Both technical indicators work well on mins data together to identifying overbought and oversold signals. The deployment of both technical indicators on R and directly connecting to near-live data with the trading software opens opportunity for our client to further built towards automated trading with the brokerage. Hence, we recommend using mins and daily data for ARIMA, mins data for BB and RSI to obtain a predicted trading action.

CONCLUSIONS

There are three methods that we have covered in this study: Bollinger Bands, RSI and ARIMA. BBs and RSI are paired together due to both technical indicators’ ability to identify overbought and oversold conditions. The usage of BBs and RSI together, analyses both the volatility of the market with price movements and the momentum of the price movement itself, strengthening the overbought and oversold signals generated.

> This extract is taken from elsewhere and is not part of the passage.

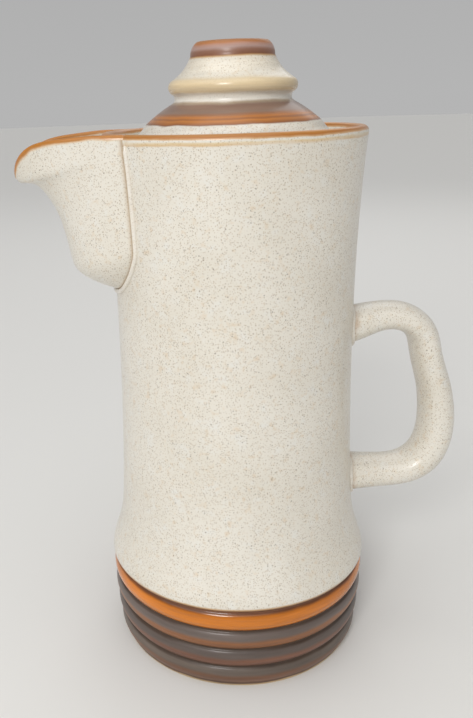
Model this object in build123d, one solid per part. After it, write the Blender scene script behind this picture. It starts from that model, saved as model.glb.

To overcome the limitation of how our current analysis only focuses on the USD/JPY currency pair, future work can consider developing into a R Shiny interactive platform, where our client can change the data parameters easily through an interface, such as choosing between short/medium/long term moving averages, and receive new charts and forecasts based on their inputs. This would allow them to analyze other currency pairs other than USD/JPY.

Future work can also explore ways to build upon ARIMA. One such limitation is how ARIMA is unable to match seasonality and patterns to actual events that resulted in price movements. With access to financial news data related to the currency pair of research, further research can be done to match the news to movements and improve forecasting accuracy and available insights.